■ **The problem**
Include in the output exactly the lines from the opening of the data through the line containing "metres, +Z up.", and nothing more.

■ **Rows from a 3D modeling dataset**
►
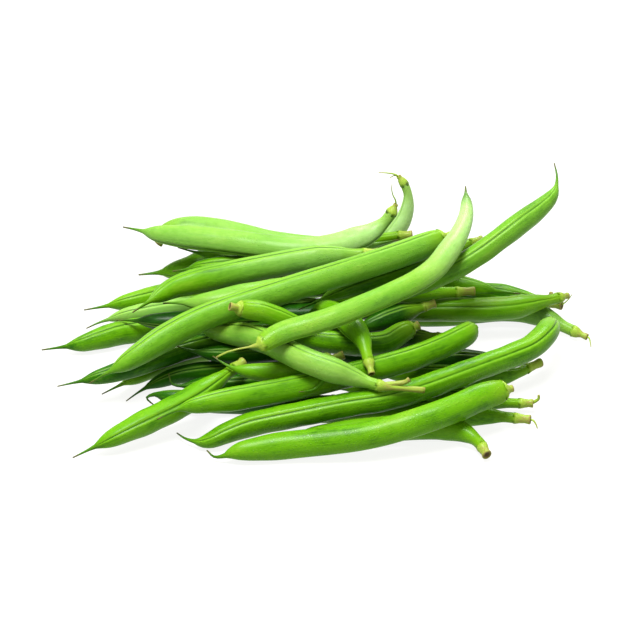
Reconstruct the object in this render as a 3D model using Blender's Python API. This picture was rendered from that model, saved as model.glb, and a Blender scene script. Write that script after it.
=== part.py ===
"""A heap of green beans, lying as it fell. Blender 4.5, metres, +Z up.

Each bean grew as one piece: the thin tail, the pod, the calyx collar and a stub of stem. It is one
curve object with an oval section. The longer axis of the section runs from seam to seam. BEANS says
where each one lies, and press_apart moves and bends them the little that keeps any two from sharing
space. The origin is on the ground under the middle of the heap.
"""

import math

import bpy
import numpy as np

MM = 0.001
GAP = 0.35  # clear space kept between two beans that rest on each other, mm
STEP = 2.0  # distance between the places where a bean is tested against the others, mm
ROUNDS = 200  # how many times the beans that share space are pressed apart
PULLED = 100  # in how many of those rounds each bean is also drawn back to its own route
SLOPE = np.array([0.0, 0.839, -0.545])  # the way down to the back, along which beans slip most
GRIP = 0.6  # how far a bean gives way otherwise, as a share of what a contact asks for
STIFFNESS = 0.04  # how much a bean keeps its place and shape, against one point of contact
SIDES = 10  # sides of a pod's section
FLATNESS = 0.9  # thickness of a pod across its seams, over its depth from seam to seam
RING_GAP = 9.0  # about the distance between two rings along the middle of a pod, mm

# Half the depth of a bean along its length, in mm. A tail's list runs from the tip of the tail, a
# stem's from the calyx, where the stem stub joins, and each ends at the pod's full depth. Both are
# shortened alike on a bean that is too short for them.
TAIL_SHAPE = [(0.0, 0.25), (5.0, 0.45), (9.0, 0.9), (11.5, 2.0), (15.0, 3.1), (20.0, 3.8), (30.0, 4.6)]
STEM_SHAPE = [(0.0, 1.9), (1.5, 2.1), (5.0, 2.1), (11.0, 3.3), (20.0, 4.6)]
# the tail of the pod that is slender for a long way
SLENDER_TAIL = [(0.0, 0.25), (3.0, 0.6), (7.0, 2.1), (13.0, 2.9), (19.0, 3.4), (25.0, 3.8), (36.0, 4.6)]
SLENDER = {"top_cross"}
# the stem end of the pods that are full almost to the calyx
BLUNT_SHAPE = [(0.0, 1.7), (0.8, 2.6), (2.5, 3.6), (6.0, 4.3), (12.0, 4.6)]
BLUNT = {"top_long", "middle_long", "front_upper", "right_short", "front_long", "top_curl", "top_cross",
         "back_upper", "small_front"}
SHORTEST_WALL = 5.0  # the least length between a bean's tail and its stem end, mm
STUB_END = 1.8  # half the thickness of the stem stub where it is cut, mm
# the same for the thinner stubs, and for two stalks that were left on whole
STALK_ENDS = {"right_wide": 1.2, "right_back_2": 1.2, "back_top": 0.9, "back_steep": 1.2,
              "crossing": 1.3, "front_long": 1.2, "middle_long": 1.4, "top_long": 1.3,
              "front_cross": 1.1, "top_cross": 0.4}
CALYX_STEP = 0.7  # how much thicker than the stub a calyx may be, as half thickness, mm
STUB_NECK = 1.5  # the stub has that thickness from this far past the calyx, mm
FULL_DEPTH = 9.2  # depth from seam to seam that the lists above are drawn for, mm

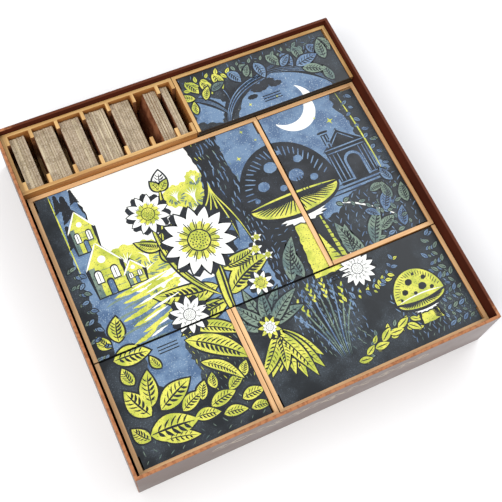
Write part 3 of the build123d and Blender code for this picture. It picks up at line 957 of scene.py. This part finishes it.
# Long tray: an arching bough under a row of leaves, with dark cloud over the blue sky.
field("blue", 1, 1.0, 19, [
    (186, 235.5), (272, 235.5), (268, 250), (256, 262), (236, 267), (212, 265), (198, 256),
])
field("blue", 1.5, 1.0, 22, [(153, 244), (172, 237), (182, 254), (168, 268), (156, 262)])
for x, y, across in ((214, 256, 7), (222, 259, 6), (228, 255, 5), (205, 250, 4)):
    etch(2, disc(x, y, across, across * 0.5, steps=32, ripple=0.2, waves=9))
BOUGHS = (
    (10, (176, 232), (182, 250), (196, 266), (230, 266)),
    (6, (222, 267), (250, 267), (264, 256), (276, 236)),
    (5, (182, 240), (174, 258), (166, 262), (154, 268)),
    (4, (186, 250), (188, 266), (182, 274), (176, 284)),
    (3.4, (200, 260), (214, 268), (232, 272), (256, 276)),
    (2.6, (256, 262), (262, 270), (268, 278), (280, 284)),
)
for width, *bough in BOUGHS:
    etch(4, stroke(*bough, width + 2.0, steps=18))
    for side in (-0.26, 0.0, 0.28):
        offset = [(x, y + side * width) for x, y in bough]
        cut("blue", 5, stroke(*offset, width * 0.09, steps=18))
for column in range(11):
    x = 158 + 12.3 * column
    ink = "yellow" if column < 3 else ("sage", "blue")[column % 2]
    veined_leaf(x, 283 - 3 * (column % 2), 15 + column % 3, 8.5, -62 - 9 * (column % 3), ink, 6, 1, veins=5)
BOUGH_LEAVES = (
    (160, 266, 14, 150, "yellow"), (168, 262, 13, 60, "yellow"), (156, 252, 12, 80, "yellow"),
    (176, 268, 13, 20, "sage"), (252, 264, 22, 12, "blue"), (256, 260, 20, -24, "sage"),
    (278, 262, 20, 84, "sage"), (240, 268, 14, 40, "blue"), (276, 240, 16, 100, "sage"),
    (208, 270, 12, 60, "sage"),
)
for x, y, length, angle, ink in BOUGH_LEAVES:
    veined_leaf(x, y, length, length * 0.46, angle, ink, 8, 0.6, veins=5)

# Small leaves in rows, the same row drawn several times in two inks and moved on each time.
spray(leaf_marks(7, 3.6, "yellow", 7), [(154, 276), (176, 286), (198, 278)], 4.5, 1.0, 0.4, 3)
spray(leaf_marks(6, 3.2, "sage", 7), [(200, 284), (232, 278), (262, 286), (285, 270)], 5, 1.0, 0.4, 5)
FERNS = (
    (6, 3.2, "sage", "blue", 3, 5.5, 0.9, 20,
     (279, 232, 1, 0), (274, 206, 0, 1), (285, 180, -1, 0), (280, 152, 0, 0)),
    (7, 3.4, "blue", "sage", 3, 6, 0.9, 30, (236, 98, 9, 0), (252, 114, 6, 0), (262, 134, 5, 0)),
    (6, 3, "sage", "blue", 3, 7, 1.0, 40,
     (16, 168, 1, 0), (12, 150, 3, 0), (15, 122, 0, 0), (11, 94, 2, 0)),
    (8, 3.8, "yellow", "sage", 4, 7, 0.7, 50,
     (186, 14, 4, 3), (206, 18, 0, 4), (230, 28, 0, 0), (236, 20, 0, 5)),
    (7, 3.2, "blue", "sage", 3, 6, 0.8, 60,
     (262, 12, 6, 0), (274, 40, 3, 0), (270, 66, 4, 0), (280, 86, 0, 0)),
    (6, 3, "yellow", "blue", 5, 6, 1.0, 70,
     (196, 66, 7, 0), (216, 58, 0, 3), (238, 66, 0, 0), (246, 78, 0, 0)),
)
for row in range(4):
    for length, width, even_ink, odd_ink, level, spacing, splay, seed, *path in FERNS:
        marks = leaf_marks(length, width, (even_ink, odd_ink)[row % 2], level + row)
        spray(marks, drift(path, row), spacing, splay, 0.5, seed + row)
spray(leaf_marks(13, 6, "yellow", 8), [(184, 15), (205, 20), (222, 28), (240, 26)], 7.5, 0.5, 0.4, 4)
spray(leaf_marks(6, 3, "sage", 9), [(228, 139), (242, 136), (258, 122), (276, 104)], 5.5, 0.7, 0.4, 7)

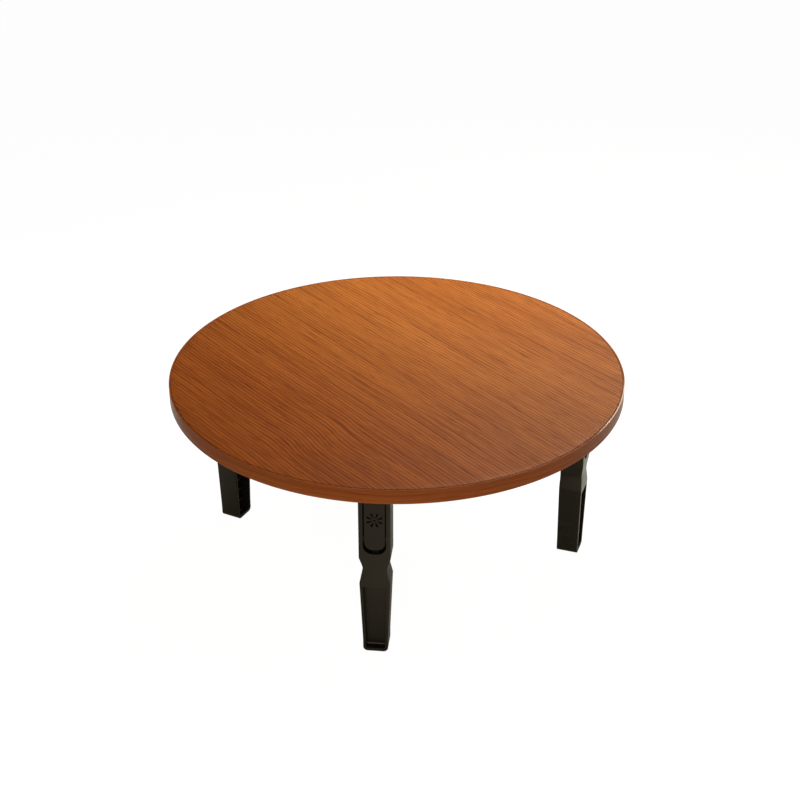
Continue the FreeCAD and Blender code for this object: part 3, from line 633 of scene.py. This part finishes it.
◄
■ **Worked answer**
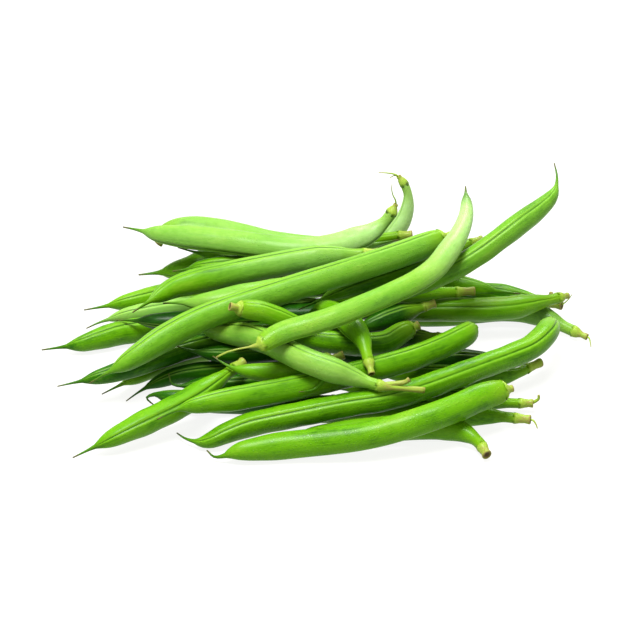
Reconstruct the object in this render as a 3D model using Blender's Python API. This picture was rendered from that model, saved as model.glb, and a Blender scene script. Write that script after it.
=== part.py ===
"""A heap of green beans, lying as it fell. Blender 4.5, metres, +Z up.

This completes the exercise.